Nov. 9, 2011 - 14:52 By

BUSAN, Nov. 9 (Yonhap) -- Hanjin Heavy Industries & Construction hammered out a tentative agreement with its unionized workers on Wednesday to end an 11-month-long labor dispute sparked by the shipmaker's massive layoffs.

The provisional deal calls for the shipmaker to reinstate within one year 94 former employees who were laid off in the scheme to downsize the workforce, according to people with knowledge about the agreement.

It also requires the Busan-based firm to deliver on what Hanjin Heavy Chairman Cho Nam-ho promised in a parliamentary hearing to provide an aid package to dismissed workers. The National Assembly's sub-committee on labor proposed benefit payments of 20 million won (US$17,900) in October amid the relentless labor dispute, and the chairman accepted the parliamentary recommendation.
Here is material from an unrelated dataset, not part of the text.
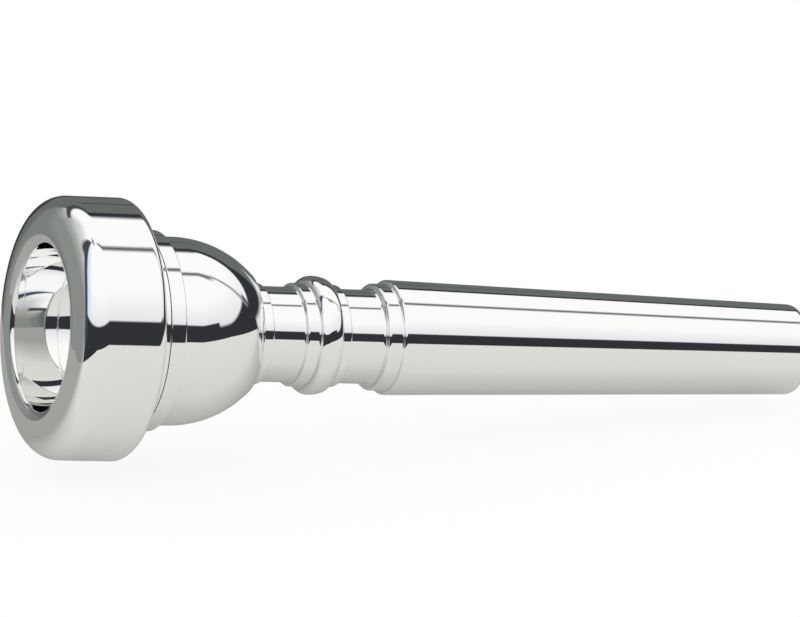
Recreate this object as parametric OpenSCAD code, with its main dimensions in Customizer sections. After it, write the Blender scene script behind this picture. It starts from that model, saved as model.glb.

The deal, which remained tentative, will take effect formally the day one strike leader ends her protest.

Kim Jin-sook, a former employee of Hanjin Heavy's predecessor, has staged a one-woman protest atop a 35-meter tower crane at the Yeongdo shipyard in Busan for 308 days straight.

She is only willing to come down from the crane and seal the deal if the laid-off workers accept the tentative agreement struck between the management and the labor representatives, labor union officials said.

Unionized workers have been on strike since last December when the mid-sized shipmaker released a plan to cut 400 manufacturing jobs in its loss-making Yeongdo and Dadaepo shipyards in Busan as part of cost-reduction efforts.

In line with the plan, the firm fired 172 employees in February, with 228 others leaving on a voluntary retirement scheme.

Buttressing the labor move, Kim, a member of the Korea Confederation of Trade Unions, began her protest in December from the crane.